Lobbing olive branch to Wall Street

Reducing the cost and complexity of web vulnerability management

Sometimes, experts don't know what they're talking about. Just ask AMD, which over the past 12 months has had to endure second-guessing from financial analysts and industry pundits about slumping market share, a string of financial losses, and costly distribution and design gaffes.

On Thursday, AMD's top brass traveled to New York to tell Wall Street professionals their dire prognoses were largely wrong. Sure, recently-disclosed design errors in the four-core versions of Opteron are bad. But no one is as disappointed as the AMD executives themselves. And to focus on that one cloud on an otherwise rosy horizon just isn't fair.

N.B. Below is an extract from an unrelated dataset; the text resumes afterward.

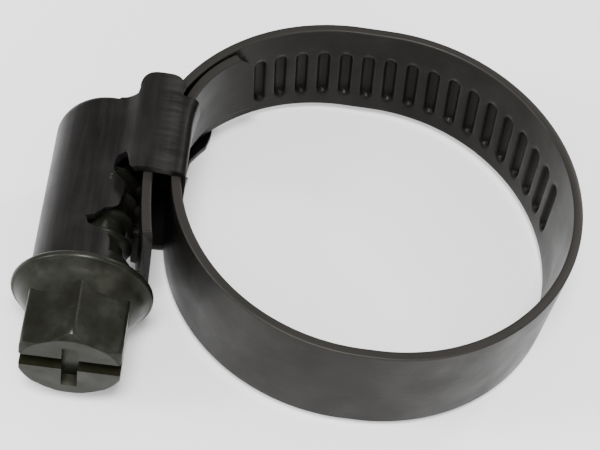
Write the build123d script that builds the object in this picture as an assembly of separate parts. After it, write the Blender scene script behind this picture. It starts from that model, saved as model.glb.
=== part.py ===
from build123d import *
import os
from math import cos, degrees, radians, sin, tan

# Worm-drive hose clamp for hoses of 16 to 27 mm, drawn fully open.
# Millimetres. The origin is the centre of the hose, at half the band's width.
# +Z runs along the hose, the housing is on the -X side, and the screw lies
# along Y with its hexagon head towards -Y.

# ---- band ----
BAND_WIDTH = 9.0
BAND_THICK = 0.7
SEAT_RADIUS = 14.15                               # the hose's radius when the clamp is fully open
RING_RADIUS = SEAT_RADIUS + BAND_THICK / 2        # middle of the strip
RING_CENTRE = (0.0, 0.0)
FRONT_CENTRE = (-1.0, -0.35)                      # arc that leads into the housing at the front
FRONT_RADIUS = 14.15
OVERLAP_CENTRE = (-2.3, -0.3)                     # arc of the strip where it passes over the tongue
OVERLAP_RADIUS = 14.8
TONGUE_CENTRE = (-6.25, 2.8)
TONGUE_RADIUS = 8.9
TONGUE_ROOT_ANGLE = 155.0                         # the fixed end becomes the tongue here
TONGUE_TIP_ANGLE = 116.0
TONGUE_CHAMFER = 0.7
TONGUE_LOW_Z = -2.0                               # the tongue is narrower than the rest of the band
TONGUE_NARROWS_Y = 4.8
TAIL_RADIUS = 38.0                                # the free end is almost straight
TAIL_LENGTH = 7.4
SEAM_GAP = 0.12
LINK_GAP = 0.05                                   # play between neighbouring band pieces

# ---- worm thread and the pressed ribs that it drives ----
PITCH = 1.82
THREAD_RADIUS = 2.95
ROOT_RADIUS = 2.35
CREST_WIDTH = 0.45
ROOT_WIDTH = 0.75
THREAD_TILT = 6.0
RIB_LENGTH = 4.7
RIB_WIDTH = 0.85
RIB_HEIGHT = 0.45
RECESS_DEPTH = 0.4
RIB_MID_Z = -0.6
TAIL_RIBS = 3
RING_RIBS = 25                                    # ribs from the worm to the far side of the ring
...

"There's times in your life where you feel that the perspective of those around you is quite a bit different than the perspective that you have yourself," company president Dirk Meyer said during AMD's analyst conference. "You sit back and you think about it and you observe that maybe some of the folks around you aren't taking the time to see everything you see or maybe aren't motivated to see everything that you see."

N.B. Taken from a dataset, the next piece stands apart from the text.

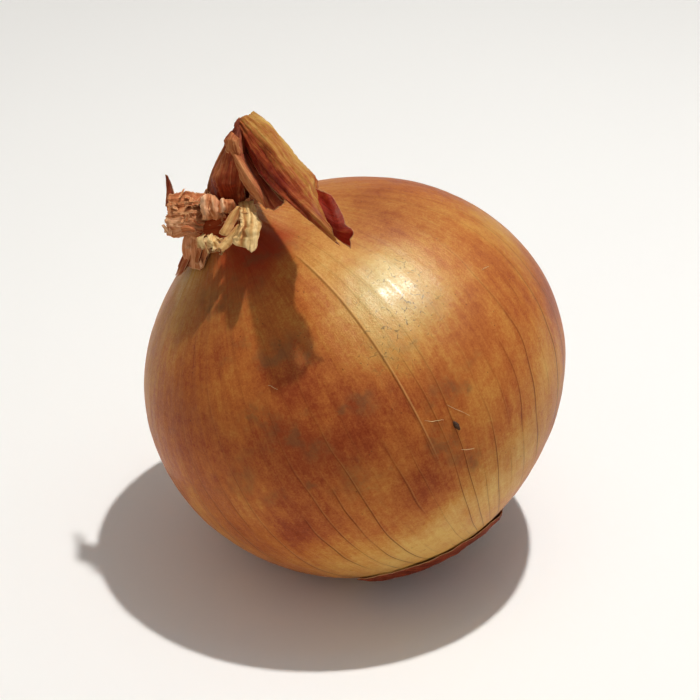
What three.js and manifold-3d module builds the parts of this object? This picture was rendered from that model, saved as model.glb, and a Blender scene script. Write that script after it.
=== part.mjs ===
// A globe onion in its dry skin, resting on a small pressed flat with its neck leaning to the left.
// Units are millimetres and +Z is up. The origin is the centre of the flat that the bulb rests on.
//
// The onion is modelled upright in its own frame: the origin is the middle of the bulb, +Z runs out of
// the neck and -Z out of the root plate. One group then leans it over and sets it down on the surface.

import * as THREE from "three";
import { mergeVertices } from "three/addons/utils/BufferGeometryUtils.js";
import Module from "manifold-3d";

const wasm = await Module();
wasm.setup();

// ---- Driving dimensions ----

const EQUATOR_RADIUS = 38.7; // the bulb at its widest
const SHOULDER_HEIGHT = 35.9; // middle of the bulb to the top of the flesh, under the neck
const ROOT_HEIGHT = 34.3; // middle of the bulb to the root plate
const NECK_RADIUS = 5.6;
const NECK_RISE = 5.6; // how far the skin sweeps up into the neck
const NECK_SWEEP = 5; // how quickly that sweep dies out over the shoulder
const ROOT_DIMPLE = { depth: 1.3, radius: 7 };
const SKEW = 0.045; // the flesh is fuller on one shoulder and on the opposite side of the base

const LEAN = THREE.MathUtils.degToRad(33.5); // the neck leans over towards -X
const REST_HEIGHT = 33.8; // middle of the bulb above the surface
const REST_OFFSET = { x: 2.8, y: 0 }; // middle of the bulb from the middle of the flat

const VEINS = 48;
const VEIN_RELIEF = 0.24;
const BLADE = 0.7; // thickness of a dry leaf or a torn skin
const GAP = 0.3; // clear space between pieces that touch

// Broad, soft swellings and hollows: direction from the middle, height, and spread in radians.
const SWELLINGS = [
  { towards: [0.95, -0.05, 0.15], height: 0.25, spread: 0.55 },
  { towards: [0.62, -0.2, -0.72], height: -0.75, spread: 0.45 },
  { towards: [-0.9, -0.4, -0.2], height: -1, spread: 0.6 },
  { towards: [-0.35, -0.55, -0.75], height: 0.4, spread: 0.5 },
  { towards: [-0.6, 0.7, 0.1], height: 0.4, spread: 0.6 },
  { towards: [0.2, 0.95, -0.2], height: -0.4, spread: 0.5 },
].map(({ towards, height, spread }) => ({
  towards: new THREE.Vector3(...towards).normalize(),
  height,
  spread,
}));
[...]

For one thing, AMD expects to return to an operating profit in the third quarter of next year after finishing the second quarter at a near break even, CEO Hector Ruiz said. Other metrics such as gross margins, average selling prices and market-share have improved over the past several quarters and he predicted the trend will continue.

And yet, to hear AMD executives tell it, all anyone wants to talk about is an erratum in Barcelona chips that AMD confirmed last week. It was discovered late in its development and means that AMD, already considered by some to be late to the quad-core party, will take several more months to ship the product in meaningful volumes.

Not that AMD isn't working diligently to correct the goof. But the market, which over the past few months has driven down AMD's share price by as much as 40 per cent, doesn't seem to be factoring in the many positive achievements AMD has accomplished over the past year.

"At the risk of sounding like I'm really ticked off - which I am - I've got to ask ourselves after you saw this caliber of talented executives talk about the progress we've made and the exciting future that we have ahead of us how in the hell could anyone conclude that our company is worth 40 percent less today than it was just a few weeks ago?" said Ruiz, who delivered the day's final address. "No way. It just doesn't make sense."

Meyer put it slightly differently. Borrowing a tack from Scott McNealy, who during Sun Micro's darkest days decried the "conventional wisdom" of market simpletons, suggested analysts were failing to consider the "trajectory" that AMD has achieved since the beginning of the year.

"What does that say about the prevailing wisdom that the experts apply to our industry or to this company," he asked.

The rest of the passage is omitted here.